The amplification factor of 1 isn't actually the worst part of that. It's that every sound should be amplified, not just heartbeats. Assuming the bridge mics are turned off (so you don't get this fatally loud feedback loop of sound) you still should be able to hear every sound the ship makes, every pump, every fan, plus of course any other sound Finney is making. Like footsteps. Breathing. Digestive sounds!


Quote:
Originally Posted by eschereal View Post
Then there was some Next Generation episode where the captain, or perhaps it was Riker, ordered the ship to go into a stationary orbit over the south pole (of this here moon). Umm, what? Perhaps he said "stationery" orbit?

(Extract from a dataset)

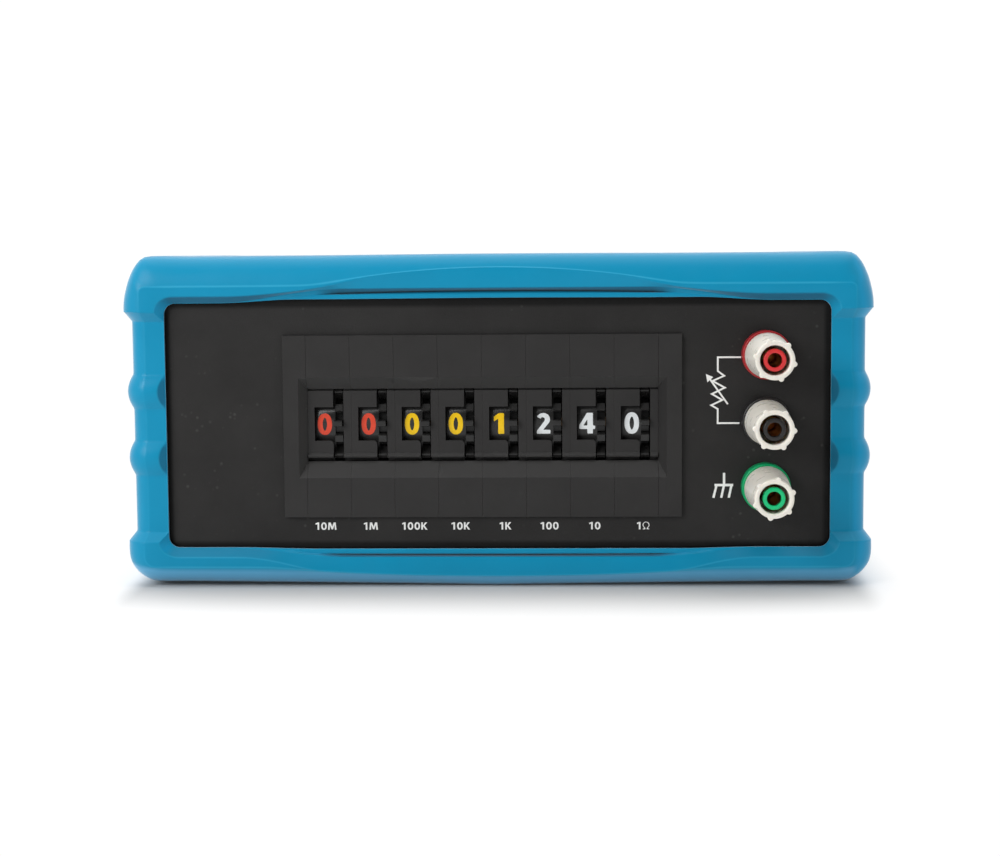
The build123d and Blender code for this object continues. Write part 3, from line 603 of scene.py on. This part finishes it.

Because it sounded ok on paper?
Ok, I'm a fanwanker. But I don't think they use "orbit" the same way we do. I think by the 23rd century it has the same relation to the original meaning as "dialing" does to phone calls. I think a "standard orbit" actually means powered hovering over the point of interest. That's why losing power (as in Court Martial) means the ship spirals down rather than just continuing to orbit.

Quote:
Originally Posted by eschereal View Post
No, really, it is kind of terrifying: if you want to watch a show that has really good science in it, stick with Futurama. At least Groening gets it right.
I hope you're going for a whoosh here. Otherwise you're delusional.

Futurama is the world where disembodied heads live in fluid filled jars and speak. Heads of people that were dead and turned to dust centuries before the technology became available. It's the world where Bender's body is larger on the inside than the outside. It's the land where a dog can die lying down on a street in NYC (and probably picked up by the garbage trucks) but yet ends up encased in dolemite in a standing position. It's the world where being your own grandpa causes you to not have the delta brainwave (whatever that is). It's the world where finglongeres exist. Where paraboxes are possible. Where aliens watch American TV shows and go to war over it. Where Zoidberg can get a job as a doctor.

I think it would be easier to list the moments of good science. Other than the answer to the question "how many atmospheres of pressure can the ship take?" I can't think of a one.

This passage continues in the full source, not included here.